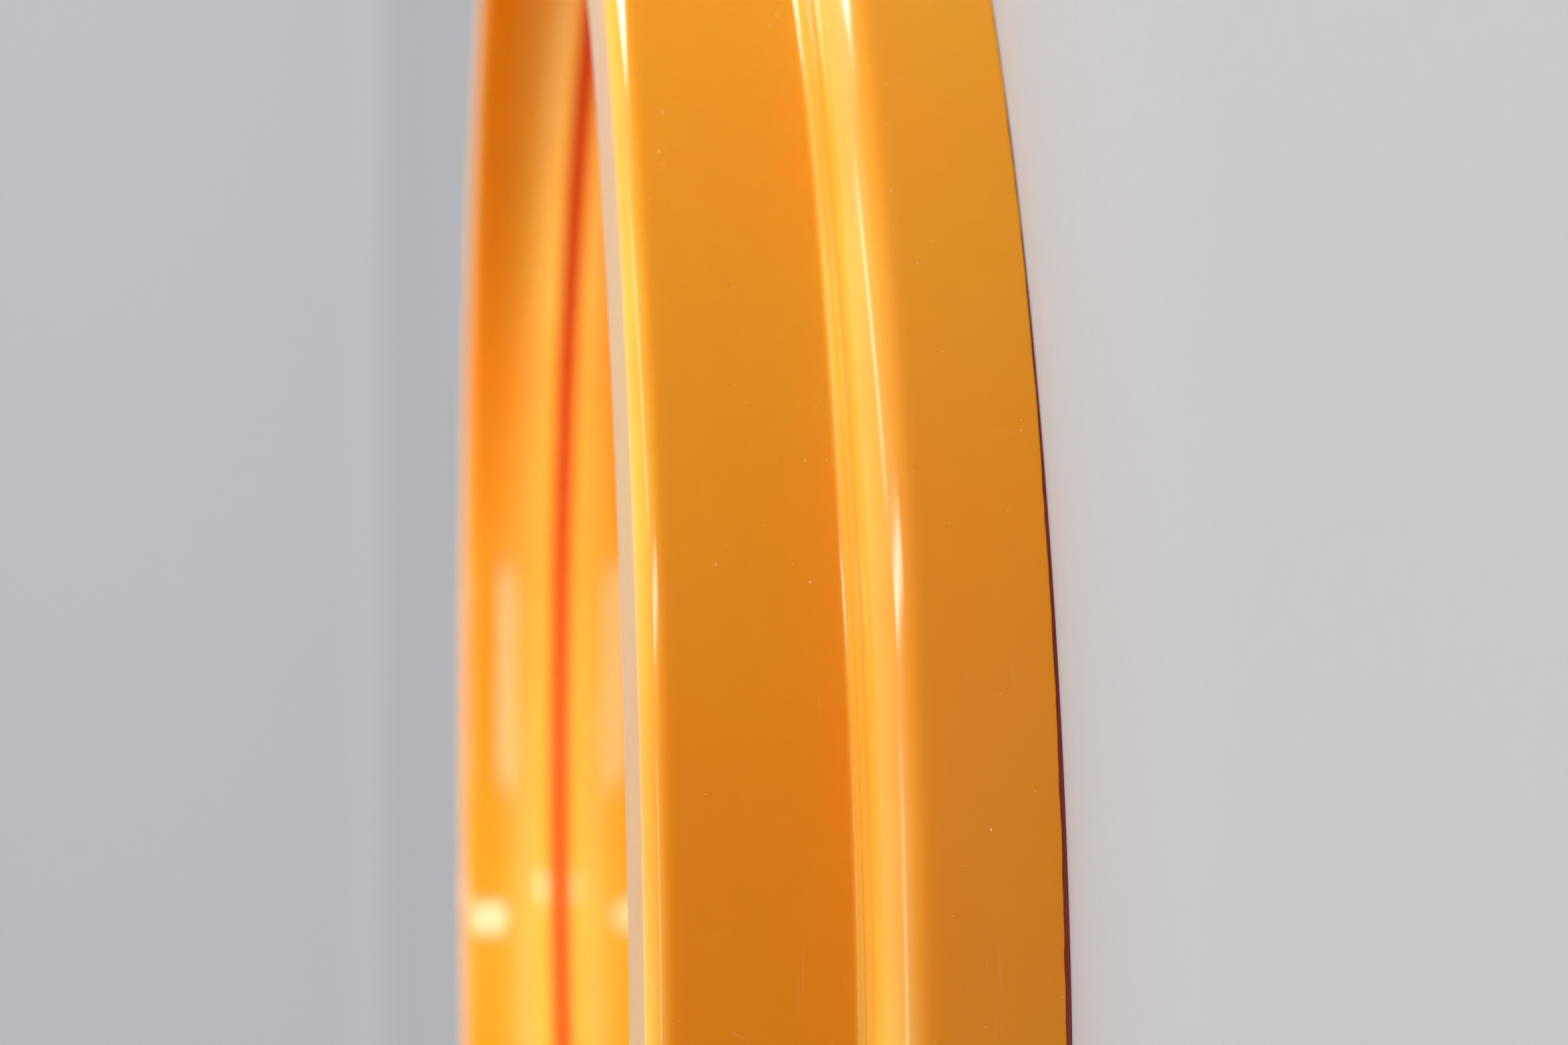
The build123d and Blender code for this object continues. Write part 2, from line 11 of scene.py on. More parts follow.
import bmesh
import bpy
import numpy as np
from mathutils import Matrix, Vector

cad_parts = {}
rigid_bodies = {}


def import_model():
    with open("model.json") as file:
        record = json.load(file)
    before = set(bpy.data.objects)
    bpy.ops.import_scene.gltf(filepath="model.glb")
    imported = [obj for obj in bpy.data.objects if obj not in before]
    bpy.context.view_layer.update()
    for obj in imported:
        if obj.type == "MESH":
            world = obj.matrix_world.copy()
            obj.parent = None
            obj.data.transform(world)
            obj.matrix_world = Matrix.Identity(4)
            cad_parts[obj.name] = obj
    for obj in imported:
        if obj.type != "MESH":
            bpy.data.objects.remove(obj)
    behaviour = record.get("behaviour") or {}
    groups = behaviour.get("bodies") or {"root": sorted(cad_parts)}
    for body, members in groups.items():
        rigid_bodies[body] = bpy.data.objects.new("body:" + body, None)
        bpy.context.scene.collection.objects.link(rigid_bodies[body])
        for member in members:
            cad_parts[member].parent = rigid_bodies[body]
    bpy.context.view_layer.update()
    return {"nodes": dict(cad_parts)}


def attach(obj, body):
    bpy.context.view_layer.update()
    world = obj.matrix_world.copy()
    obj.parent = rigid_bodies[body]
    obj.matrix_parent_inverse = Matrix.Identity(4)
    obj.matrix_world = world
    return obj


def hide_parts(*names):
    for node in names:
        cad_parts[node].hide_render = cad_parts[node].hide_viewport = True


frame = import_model()
MM = 0.001

# ---------------------------------------------------------------- section of the limb, mm
# _D is a distance inward from the outline, _Z a height above the table, _R a radius;
# a _TIP_R is the radius left at the tight corners of an inset loop
HEIGHT = 20.0
BASE_Z = 0.3
LEDGE_Z = 9.05
SHELF_Z = 7.3
SHOULDER_R = 2.6
REBATE_D = 11.1
FRAME_INNER_D = 17.0
FRAME_TIP_R = 3.0
PANEL_D = 13.0
PANEL_TOP = 3.3
PLATE_TIP_R = 2.5

STRIP = (1.0, 11.5)              # outer and inner side of the friction strip
STRIP_TOP = 2.35
STRIP_GAP = 0.1                  # between the strip and each side of its groove
GROOVE = (STRIP[0] - STRIP_GAP, STRIP[1] + STRIP_GAP)
GROOVE_TOP = 2.4
TREAD_D = 0.1
TREAD_DROP = 0.004               # from the lower edge of the frame down to the strip

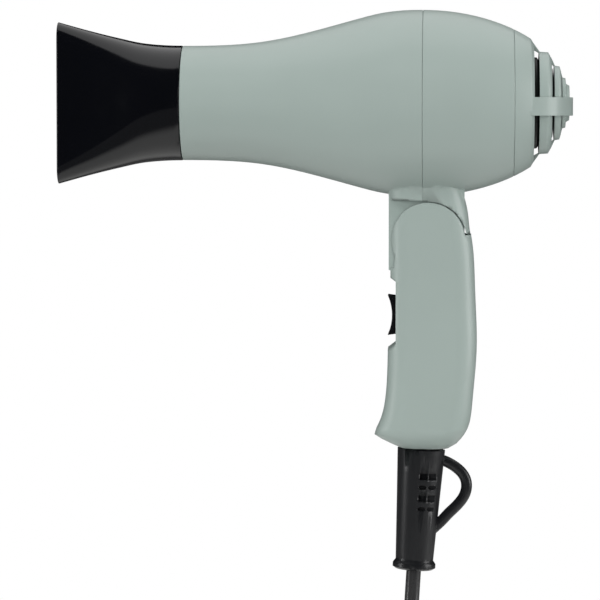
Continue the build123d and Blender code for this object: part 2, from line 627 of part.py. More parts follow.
# ---- cord clamp and leads inside the handle
CLAMP_WIDTH = 16.0
CLAMP_HEIGHT = 5.0
LEAD_R = 1.0
SHEATH_TOP = 79.0         # fold axis down to where the sheath ends
HANDLE_MID = Plane(origin=(PIVOT_X + CABLE_DROP_X, 0, PIVOT_Z))
with BuildPart() as cord_clamp:
    with BuildSketch(HANDLE_MID.offset(-SHEATH_TOP + 1)):
        RectangleRounded(CLAMP_HEIGHT + 6, CLAMP_WIDTH, 2.0)
        with Locations((0, -6), (0, 6)):
            Circle(1.1, mode=Mode.SUBTRACT)
    extrude(amount=CLAMP_HEIGHT)
    with BuildSketch(RELIEF):
        Circle(CORD_D / 2 + SEAM)
    extrude(amount=HANDLE_DROP, mode=Mode.SUBTRACT)
cord_clamp.part.label = "cord_clamp"
export_step(cord_clamp.part, "parts/cord_clamp.step")

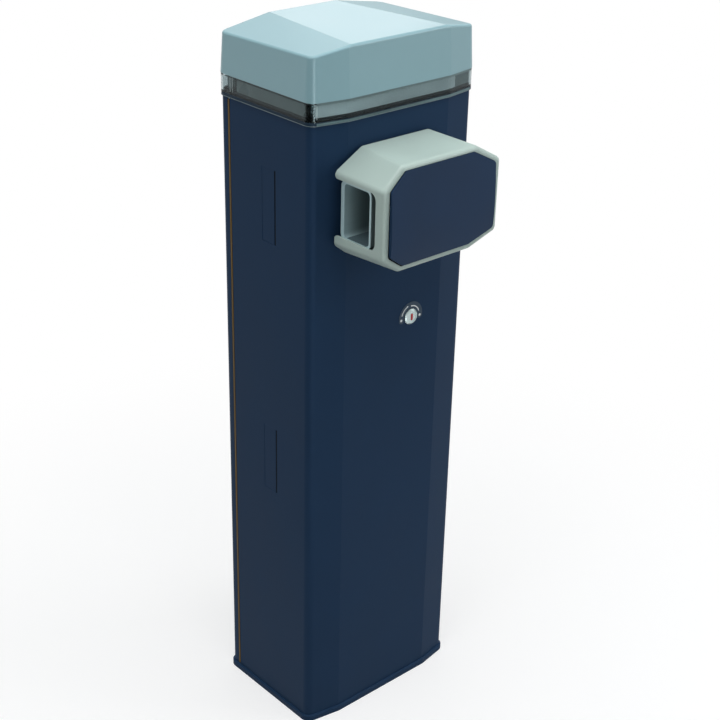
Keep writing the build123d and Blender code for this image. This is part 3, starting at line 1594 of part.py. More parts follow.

----

STATED TASK: All the entries above need to be reproduced exactly.

EXPECTED ANSWER:
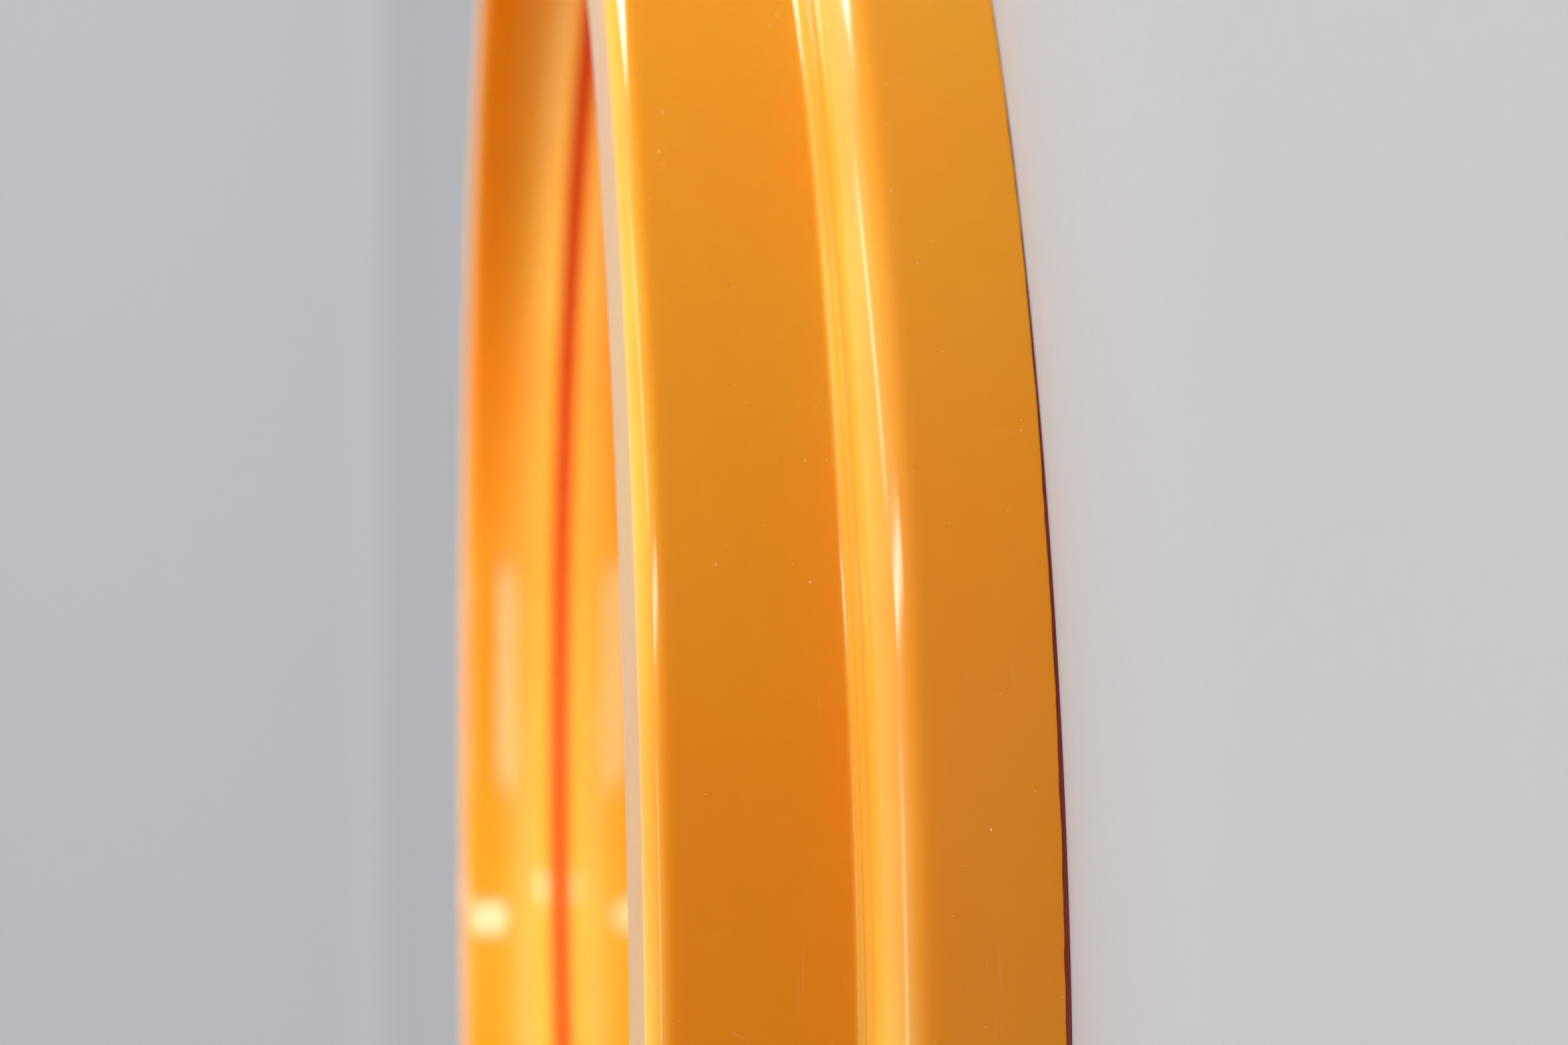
The build123d and Blender code for this object continues. Write part 2, from line 11 of scene.py on. More parts follow.
import bmesh
import bpy
import numpy as np
from mathutils import Matrix, Vector

cad_parts = {}
rigid_bodies = {}


def import_model():
    with open("model.json") as file:
        record = json.load(file)
    before = set(bpy.data.objects)
    bpy.ops.import_scene.gltf(filepath="model.glb")
    imported = [obj for obj in bpy.data.objects if obj not in before]
    bpy.context.view_layer.update()
    for obj in imported:
        if obj.type == "MESH":
            world = obj.matrix_world.copy()
            obj.parent = None
            obj.data.transform(world)
            obj.matrix_world = Matrix.Identity(4)
            cad_parts[obj.name] = obj
    for obj in imported:
        if obj.type != "MESH":
            bpy.data.objects.remove(obj)
    behaviour = record.get("behaviour") or {}
    groups = behaviour.get("bodies") or {"root": sorted(cad_parts)}
    for body, members in groups.items():
        rigid_bodies[body] = bpy.data.objects.new("body:" + body, None)
        bpy.context.scene.collection.objects.link(rigid_bodies[body])
        for member in members:
            cad_parts[member].parent = rigid_bodies[body]
    bpy.context.view_layer.update()
    return {"nodes": dict(cad_parts)}


def attach(obj, body):
    bpy.context.view_layer.update()
    world = obj.matrix_world.copy()
    obj.parent = rigid_bodies[body]
    obj.matrix_parent_inverse = Matrix.Identity(4)
    obj.matrix_world = world
    return obj


def hide_parts(*names):
    for node in names:
        cad_parts[node].hide_render = cad_parts[node].hide_viewport = True


frame = import_model()
MM = 0.001

# ---------------------------------------------------------------- section of the limb, mm
# _D is a distance inward from the outline, _Z a height above the table, _R a radius;
# a _TIP_R is the radius left at the tight corners of an inset loop
HEIGHT = 20.0
BASE_Z = 0.3
LEDGE_Z = 9.05
SHELF_Z = 7.3
SHOULDER_R = 2.6
REBATE_D = 11.1
FRAME_INNER_D = 17.0
FRAME_TIP_R = 3.0
PANEL_D = 13.0
PANEL_TOP = 3.3
PLATE_TIP_R = 2.5

STRIP = (1.0, 11.5)              # outer and inner side of the friction strip
STRIP_TOP = 2.35
STRIP_GAP = 0.1                  # between the strip and each side of its groove
GROOVE = (STRIP[0] - STRIP_GAP, STRIP[1] + STRIP_GAP)
GROOVE_TOP = 2.4
TREAD_D = 0.1
TREAD_DROP = 0.004               # from the lower edge of the frame down to the strip

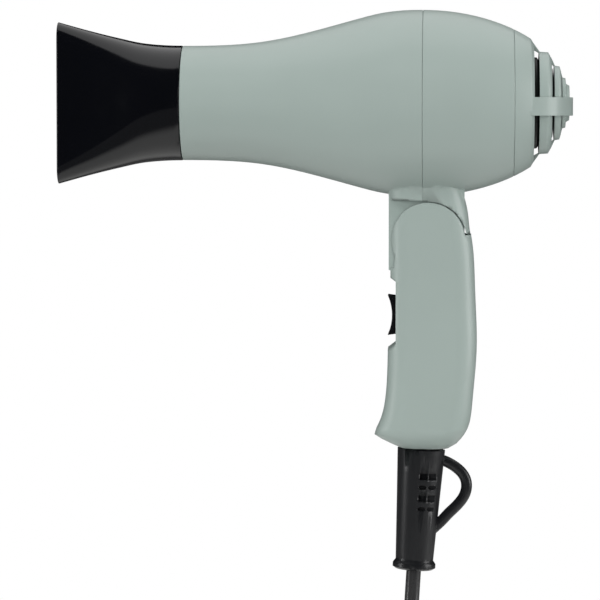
Continue the build123d and Blender code for this object: part 2, from line 627 of part.py. More parts follow.
# ---- cord clamp and leads inside the handle
CLAMP_WIDTH = 16.0
CLAMP_HEIGHT = 5.0
LEAD_R = 1.0
SHEATH_TOP = 79.0         # fold axis down to where the sheath ends
HANDLE_MID = Plane(origin=(PIVOT_X + CABLE_DROP_X, 0, PIVOT_Z))
with BuildPart() as cord_clamp:
    with BuildSketch(HANDLE_MID.offset(-SHEATH_TOP + 1)):
        RectangleRounded(CLAMP_HEIGHT + 6, CLAMP_WIDTH, 2.0)
        with Locations((0, -6), (0, 6)):
            Circle(1.1, mode=Mode.SUBTRACT)
    extrude(amount=CLAMP_HEIGHT)
    with BuildSketch(RELIEF):
        Circle(CORD_D / 2 + SEAM)
    extrude(amount=HANDLE_DROP, mode=Mode.SUBTRACT)
cord_clamp.part.label = "cord_clamp"
export_step(cord_clamp.part, "parts/cord_clamp.step")

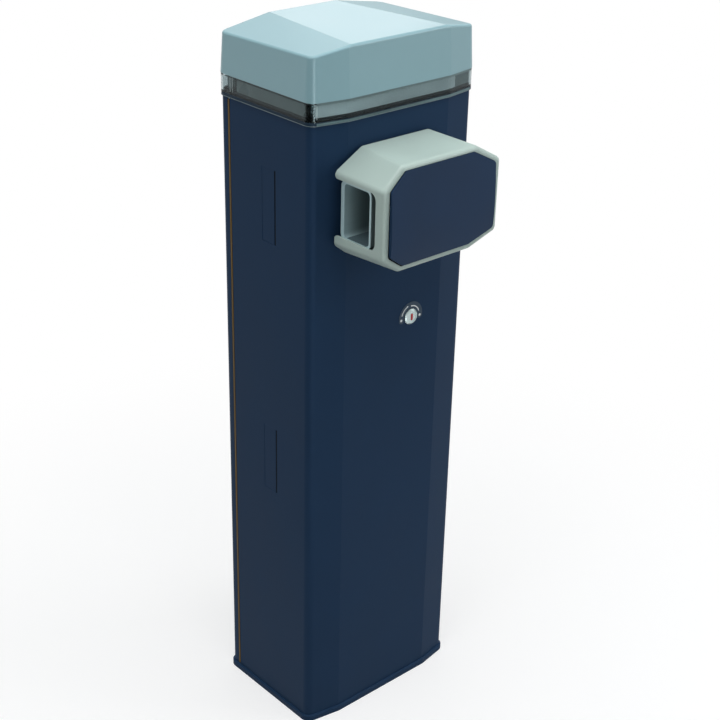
Keep writing the build123d and Blender code for this image. This is part 3, starting at line 1594 of part.py. More parts follow.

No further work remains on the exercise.